WHAT IS REQUIRED | Write out the records below word for word, please.

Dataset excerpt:

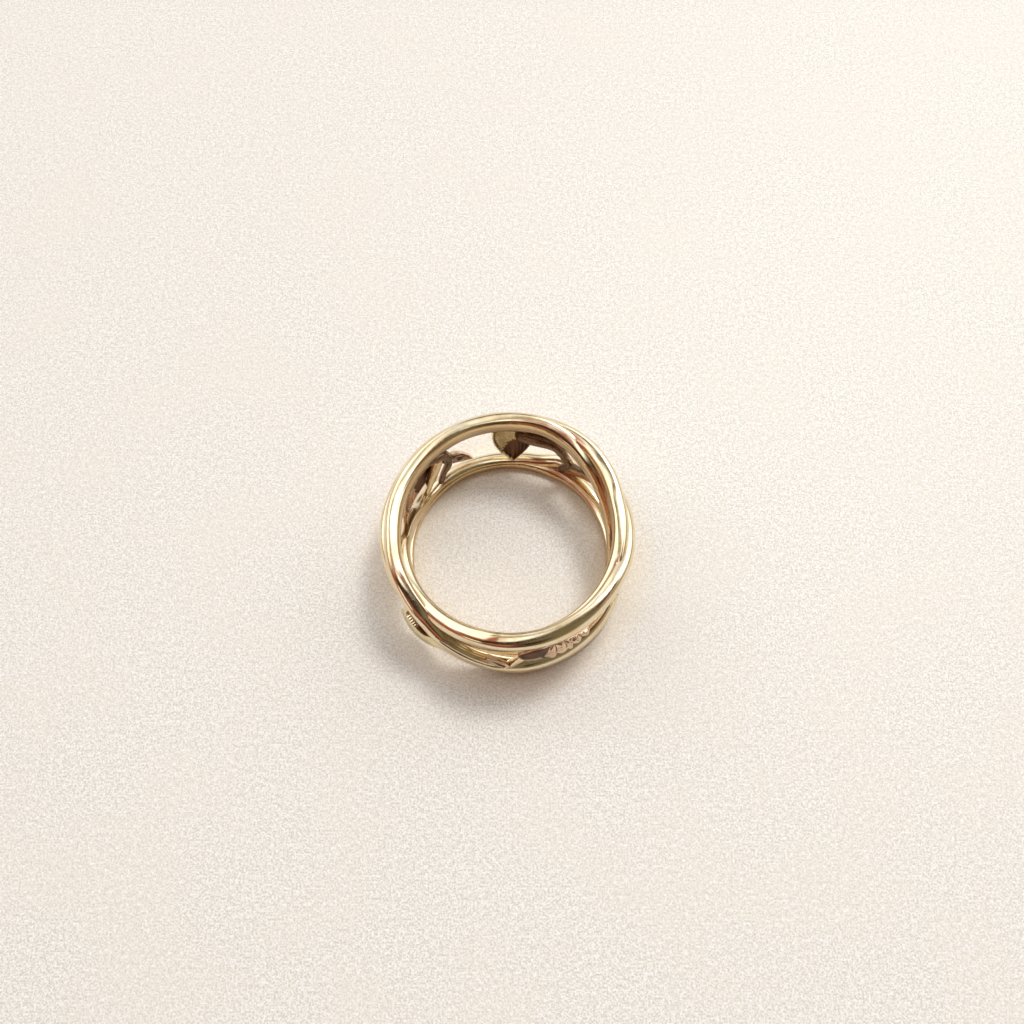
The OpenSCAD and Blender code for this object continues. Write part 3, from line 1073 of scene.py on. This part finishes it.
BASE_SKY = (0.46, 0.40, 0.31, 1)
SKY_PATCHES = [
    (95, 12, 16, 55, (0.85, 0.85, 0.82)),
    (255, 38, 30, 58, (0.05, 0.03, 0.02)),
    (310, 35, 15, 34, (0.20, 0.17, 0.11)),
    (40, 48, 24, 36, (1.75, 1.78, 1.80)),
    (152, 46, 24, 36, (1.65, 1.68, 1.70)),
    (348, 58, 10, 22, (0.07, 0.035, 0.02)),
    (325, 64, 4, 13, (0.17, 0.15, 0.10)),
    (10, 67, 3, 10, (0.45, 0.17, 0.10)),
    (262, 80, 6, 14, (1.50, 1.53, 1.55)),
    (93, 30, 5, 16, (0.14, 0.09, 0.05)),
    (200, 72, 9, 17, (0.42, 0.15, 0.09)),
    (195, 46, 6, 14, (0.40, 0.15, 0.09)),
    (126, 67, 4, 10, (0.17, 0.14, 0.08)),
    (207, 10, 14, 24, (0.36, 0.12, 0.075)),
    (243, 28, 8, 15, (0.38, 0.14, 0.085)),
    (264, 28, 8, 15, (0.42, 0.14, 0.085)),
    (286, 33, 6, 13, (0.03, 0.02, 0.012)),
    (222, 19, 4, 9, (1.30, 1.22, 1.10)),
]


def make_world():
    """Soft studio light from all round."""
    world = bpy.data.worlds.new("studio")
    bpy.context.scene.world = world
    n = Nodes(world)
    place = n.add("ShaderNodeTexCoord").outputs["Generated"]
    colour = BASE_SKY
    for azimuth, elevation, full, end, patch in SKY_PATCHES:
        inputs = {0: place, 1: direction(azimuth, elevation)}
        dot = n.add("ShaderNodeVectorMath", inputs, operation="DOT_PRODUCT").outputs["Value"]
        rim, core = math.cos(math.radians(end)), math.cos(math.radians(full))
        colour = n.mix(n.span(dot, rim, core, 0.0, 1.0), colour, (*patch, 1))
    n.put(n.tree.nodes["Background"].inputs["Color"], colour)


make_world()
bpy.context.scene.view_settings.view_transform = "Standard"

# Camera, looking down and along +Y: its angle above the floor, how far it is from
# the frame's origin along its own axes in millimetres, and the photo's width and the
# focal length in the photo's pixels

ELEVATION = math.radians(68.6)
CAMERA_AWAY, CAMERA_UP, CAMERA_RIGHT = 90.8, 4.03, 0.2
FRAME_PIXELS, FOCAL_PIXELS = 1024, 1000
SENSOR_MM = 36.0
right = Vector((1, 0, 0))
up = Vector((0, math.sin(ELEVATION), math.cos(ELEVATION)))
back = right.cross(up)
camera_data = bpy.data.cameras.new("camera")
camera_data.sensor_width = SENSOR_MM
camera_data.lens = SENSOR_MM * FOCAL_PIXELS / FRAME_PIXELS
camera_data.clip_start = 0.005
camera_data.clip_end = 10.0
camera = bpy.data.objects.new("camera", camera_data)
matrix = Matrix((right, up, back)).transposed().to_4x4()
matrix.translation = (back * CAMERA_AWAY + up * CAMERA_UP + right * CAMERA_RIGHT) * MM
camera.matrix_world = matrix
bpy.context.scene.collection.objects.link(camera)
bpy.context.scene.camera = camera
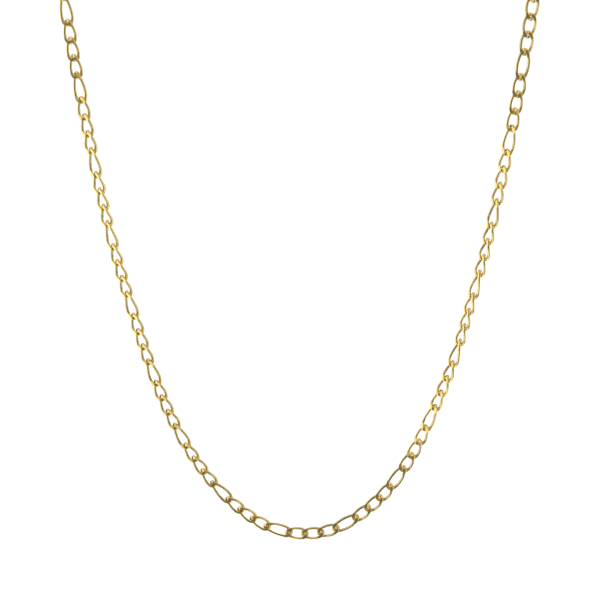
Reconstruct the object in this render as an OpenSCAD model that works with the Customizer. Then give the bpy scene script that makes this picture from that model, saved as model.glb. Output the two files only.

SOLUTION BELOW |
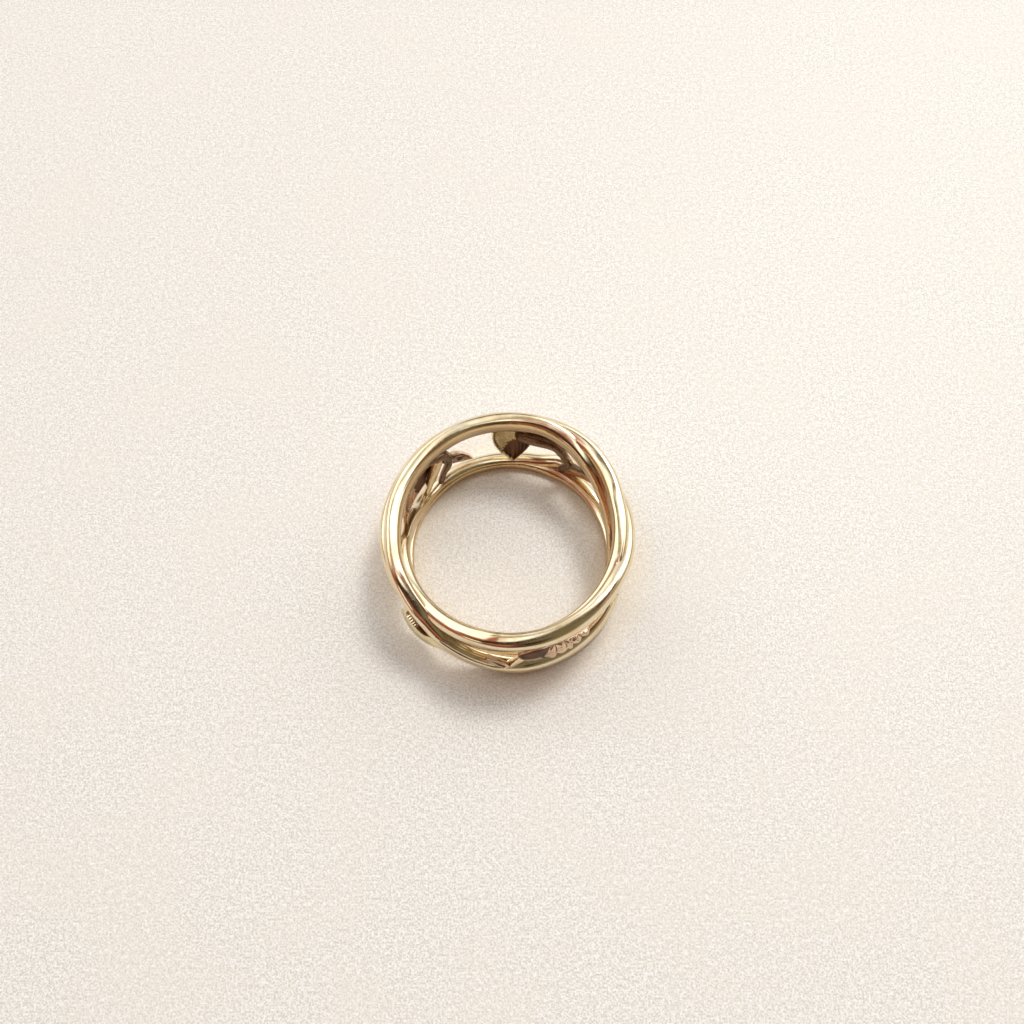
The OpenSCAD and Blender code for this object continues. Write part 3, from line 1073 of scene.py on. This part finishes it.
BASE_SKY = (0.46, 0.40, 0.31, 1)
SKY_PATCHES = [
    (95, 12, 16, 55, (0.85, 0.85, 0.82)),
    (255, 38, 30, 58, (0.05, 0.03, 0.02)),
    (310, 35, 15, 34, (0.20, 0.17, 0.11)),
    (40, 48, 24, 36, (1.75, 1.78, 1.80)),
    (152, 46, 24, 36, (1.65, 1.68, 1.70)),
    (348, 58, 10, 22, (0.07, 0.035, 0.02)),
    (325, 64, 4, 13, (0.17, 0.15, 0.10)),
    (10, 67, 3, 10, (0.45, 0.17, 0.10)),
    (262, 80, 6, 14, (1.50, 1.53, 1.55)),
    (93, 30, 5, 16, (0.14, 0.09, 0.05)),
    (200, 72, 9, 17, (0.42, 0.15, 0.09)),
    (195, 46, 6, 14, (0.40, 0.15, 0.09)),
    (126, 67, 4, 10, (0.17, 0.14, 0.08)),
    (207, 10, 14, 24, (0.36, 0.12, 0.075)),
    (243, 28, 8, 15, (0.38, 0.14, 0.085)),
    (264, 28, 8, 15, (0.42, 0.14, 0.085)),
    (286, 33, 6, 13, (0.03, 0.02, 0.012)),
    (222, 19, 4, 9, (1.30, 1.22, 1.10)),
]


def make_world():
    """Soft studio light from all round."""
    world = bpy.data.worlds.new("studio")
    bpy.context.scene.world = world
    n = Nodes(world)
    place = n.add("ShaderNodeTexCoord").outputs["Generated"]
    colour = BASE_SKY
    for azimuth, elevation, full, end, patch in SKY_PATCHES:
        inputs = {0: place, 1: direction(azimuth, elevation)}
        dot = n.add("ShaderNodeVectorMath", inputs, operation="DOT_PRODUCT").outputs["Value"]
        rim, core = math.cos(math.radians(end)), math.cos(math.radians(full))
        colour = n.mix(n.span(dot, rim, core, 0.0, 1.0), colour, (*patch, 1))
    n.put(n.tree.nodes["Background"].inputs["Color"], colour)


make_world()
bpy.context.scene.view_settings.view_transform = "Standard"

# Camera, looking down and along +Y: its angle above the floor, how far it is from
# the frame's origin along its own axes in millimetres, and the photo's width and the
# focal length in the photo's pixels

ELEVATION = math.radians(68.6)
CAMERA_AWAY, CAMERA_UP, CAMERA_RIGHT = 90.8, 4.03, 0.2
FRAME_PIXELS, FOCAL_PIXELS = 1024, 1000
SENSOR_MM = 36.0
right = Vector((1, 0, 0))
up = Vector((0, math.sin(ELEVATION), math.cos(ELEVATION)))
back = right.cross(up)
camera_data = bpy.data.cameras.new("camera")
camera_data.sensor_width = SENSOR_MM
camera_data.lens = SENSOR_MM * FOCAL_PIXELS / FRAME_PIXELS
camera_data.clip_start = 0.005
camera_data.clip_end = 10.0
camera = bpy.data.objects.new("camera", camera_data)
matrix = Matrix((right, up, back)).transposed().to_4x4()
matrix.translation = (back * CAMERA_AWAY + up * CAMERA_UP + right * CAMERA_RIGHT) * MM
camera.matrix_world = matrix
bpy.context.scene.collection.objects.link(camera)
bpy.context.scene.camera = camera
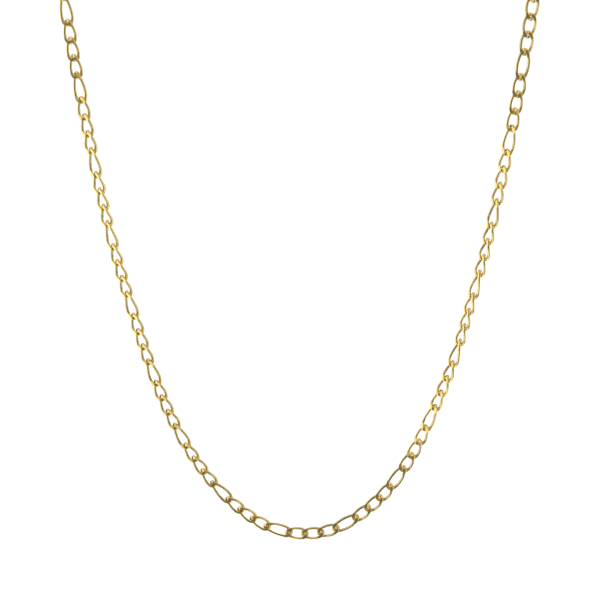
Reconstruct the object in this render as an OpenSCAD model that works with the Customizer. Then give the bpy scene script that makes this picture from that model, saved as model.glb. Output the two files only.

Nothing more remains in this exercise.